Limited availability of our services

Incident Report for AdGuard

Postmortem

Summary
Our internal infrastructure experienced approximately one hour of degraded availability due to a failure in our network edge. One of our upstream provider’s routers in the datacenter became unreachable. As a result, one of our two edge routers lost upstream connectivity. While this is a relatively common failure scenario — and one we are explicitly architected to tolerate — our redundancy mechanism did not operate as expected.

Architecture Overview
Our edge routing stack is designed for high availability. It consists of two physical routers configured to act as a single logical gateway using a shared IP address. From the perspective of connected systems, this setup (often referred to as MLAG-style L3 redundancy or a "virtual router") appears as a single device.
Inbound traffic is typically distributed across both routers based on hashing (ECMP or per-flow load balancing), and under normal circumstances, either router can forward traffic upstream.

What Went Wrong
When one of the upstream links failed:The affected router remained active in the logical group and continued accepting traffic.
The hash-based forwarding mechanism continued to assign flows to both routers, including the one that had no upstream connectivity.
As a result, approximately half of the traffic was routed to a black hole — silently dropped by the router with no upstream.
This manifested externally as intermittent availability — services appeared "flaky" or unreachable in ~50% of cases depending on which path the packet was hashed to.

Mitigation
The immediate resolution involved manually removing the non-functional router from the logical group. This is a non-trivial operation, as simply powering down the router can have unintended side effects. The process took longer than expected due to its operational complexity.
Once the faulty node was excluded, all traffic was successfully routed through the healthy router, and services stabilized.

Next Steps
We are currently investigating why automatic failover did not trigger as expected.
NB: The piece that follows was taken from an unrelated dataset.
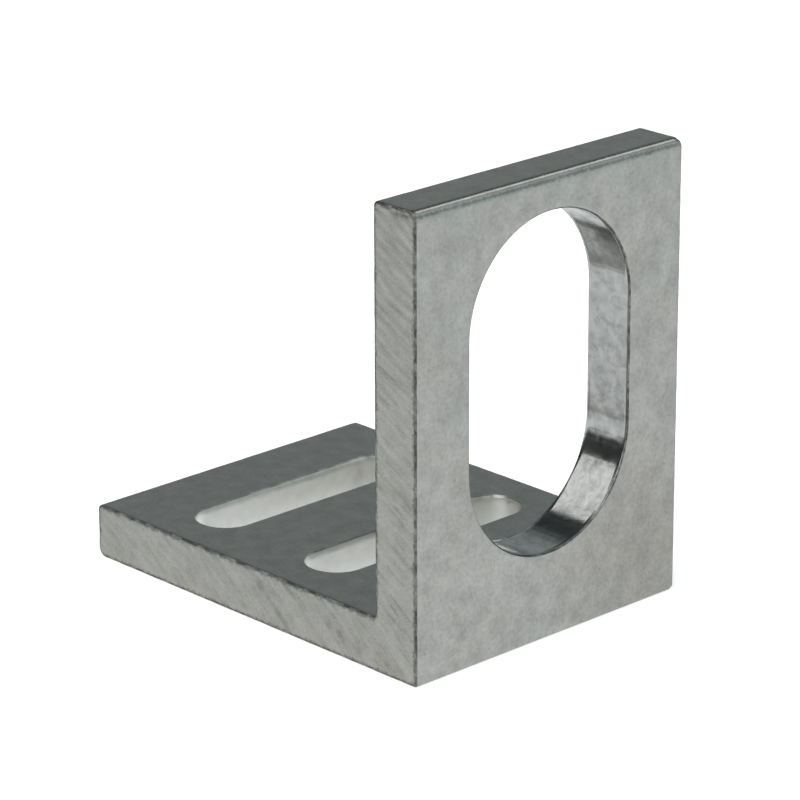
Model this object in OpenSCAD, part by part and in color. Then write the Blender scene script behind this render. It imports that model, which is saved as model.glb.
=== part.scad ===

Our routers are designed to detect upstream failures and withdraw from the logical group accordingly, but that mechanism failed silently.
As a follow-up, we will:

  • Reproduce the failure scenario in a controlled environment
  • Validate and adjust failover and tracking logic
  • Improve observability for edge failover behavior
  • Develop faster manual intervention playbooks
Posted Jul 11, 2025 - 13:46 UTC

Resolved

This incident has been resolved.
Posted Jul 11, 2025 - 13:43 UTC

Update

We are continuing to monitor for any further issues.
Posted Jul 11, 2025 - 13:09 UTC

Monitoring

The fix has been applied successfully. We've currently monitoring our services for any lingering impact.
Posted Jul 11, 2025 - 13:09 UTC

Identified

We've identified the issue, and currently are implementing the fix.
Posted Jul 11, 2025 - 12:11 UTC

Investigating

We are currently investigating a network issue that is causing degraded availability of our websites, AdGuard VPN, and AdGuard DNS.
Posted Jul 11, 2025 - 11:52 UTC
This incident affected: Website & services, AdGuard DNS, and AdGuard VPN.